I am uncertain as to why you imply that a) I think a negative time preference is irrational or impossible apodictically, b) that the former is necessarily a neoclassical idea when the neoclassical synthesis in fact eschews it, c) that there is a natural rate of time preference, d) that time preferences do not differ per subjective valuations and units of goods on an individual scale, or that they are not dynamic, and e) that to respond to the assertion that deflationary spirals are unrealistic in presupposing a fixed natural rate of negative time preference with the opposite straw man idea of extremely high time preferences that favor immediate consumption is a convincing line of argument (indeed, the latter cannot be true for it would make capital investment an impossibility).

The three activities you list in parentheses apply only for those goods, and do not even imply a negative time preference.
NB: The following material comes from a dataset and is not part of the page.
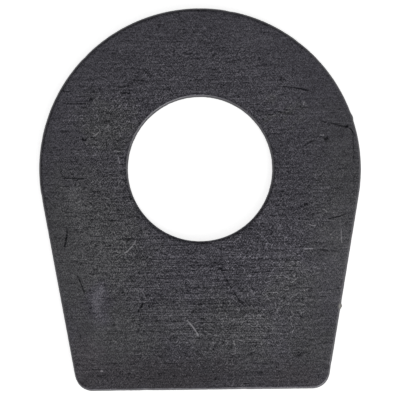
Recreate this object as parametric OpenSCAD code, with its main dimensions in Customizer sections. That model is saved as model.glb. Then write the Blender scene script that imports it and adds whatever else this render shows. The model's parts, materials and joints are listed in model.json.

Saving doesn't have to be a result of negativity at all, per se.


>the opposite straw man idea of extremely high time preferences that favor immediate consumption is a convincing line of argument (indeed, the latter cannot be true for it would make capital investment an impossibility).

Under the neoclassical synthesis capital investment is done purely by investors who have a positive time preference but are being paid enough to offset their desire to spend absolutely all of their money right this second.

It's kind of dumb.


the irony is that in order to satisfy these 'negative time preferences', inflation forces people into risky investment behavior, which is basically regressive wealth redistribution. And then we complain how the rich get richer and the poor get poorer, and blame it on capitalism.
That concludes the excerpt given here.